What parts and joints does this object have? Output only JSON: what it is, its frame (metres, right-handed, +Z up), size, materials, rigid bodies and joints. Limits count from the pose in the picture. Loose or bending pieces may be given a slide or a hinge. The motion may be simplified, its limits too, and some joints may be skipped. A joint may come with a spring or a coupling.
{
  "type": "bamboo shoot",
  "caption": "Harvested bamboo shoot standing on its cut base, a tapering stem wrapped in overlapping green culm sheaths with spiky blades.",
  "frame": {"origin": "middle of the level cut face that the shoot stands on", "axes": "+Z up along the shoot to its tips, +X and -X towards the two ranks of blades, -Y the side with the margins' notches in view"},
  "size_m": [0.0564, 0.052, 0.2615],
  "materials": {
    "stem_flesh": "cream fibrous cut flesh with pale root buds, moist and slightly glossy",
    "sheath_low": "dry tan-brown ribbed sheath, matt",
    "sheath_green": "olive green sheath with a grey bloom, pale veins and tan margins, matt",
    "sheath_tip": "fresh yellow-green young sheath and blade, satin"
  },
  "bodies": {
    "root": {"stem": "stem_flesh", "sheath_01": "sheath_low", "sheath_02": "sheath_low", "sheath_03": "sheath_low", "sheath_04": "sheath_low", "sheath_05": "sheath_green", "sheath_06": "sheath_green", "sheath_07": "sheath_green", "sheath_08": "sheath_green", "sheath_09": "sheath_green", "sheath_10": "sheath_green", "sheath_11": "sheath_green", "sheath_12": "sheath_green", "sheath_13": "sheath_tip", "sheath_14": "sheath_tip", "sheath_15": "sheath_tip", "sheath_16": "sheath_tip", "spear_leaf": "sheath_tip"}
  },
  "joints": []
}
::::::::::
• [What to produce]:
Copy out the material above in its entirety. Every detail must match.

• [Final result]:
What parts and joints does this object have? Output only JSON: what it is, its frame (metres, right-handed, +Z up), size, materials, rigid bodies and joints. Limits count from the pose in the picture. Loose or bending pieces may be given a slide or a hinge. The motion may be simplified, its limits too, and some joints may be skipped. A joint may come with a spring or a coupling.
{
  "type": "bamboo shoot",
  "caption": "Harvested bamboo shoot standing on its cut base, a tapering stem wrapped in overlapping green culm sheaths with spiky blades.",
  "frame": {"origin": "middle of the level cut face that the shoot stands on", "axes": "+Z up along the shoot to its tips, +X and -X towards the two ranks of blades, -Y the side with the margins' notches in view"},
  "size_m": [0.0564, 0.052, 0.2615],
  "materials": {
    "stem_flesh": "cream fibrous cut flesh with pale root buds, moist and slightly glossy",
    "sheath_low": "dry tan-brown ribbed sheath, matt",
    "sheath_green": "olive green sheath with a grey bloom, pale veins and tan margins, matt",
    "sheath_tip": "fresh yellow-green young sheath and blade, satin"
  },
  "bodies": {
    "root": {"stem": "stem_flesh", "sheath_01": "sheath_low", "sheath_02": "sheath_low", "sheath_03": "sheath_low", "sheath_04": "sheath_low", "sheath_05": "sheath_green", "sheath_06": "sheath_green", "sheath_07": "sheath_green", "sheath_08": "sheath_green", "sheath_09": "sheath_green", "sheath_10": "sheath_green", "sheath_11": "sheath_green", "sheath_12": "sheath_green", "sheath_13": "sheath_tip", "sheath_14": "sheath_tip", "sheath_15": "sheath_tip", "sheath_16": "sheath_tip", "spear_leaf": "sheath_tip"}
  },
  "joints": []
}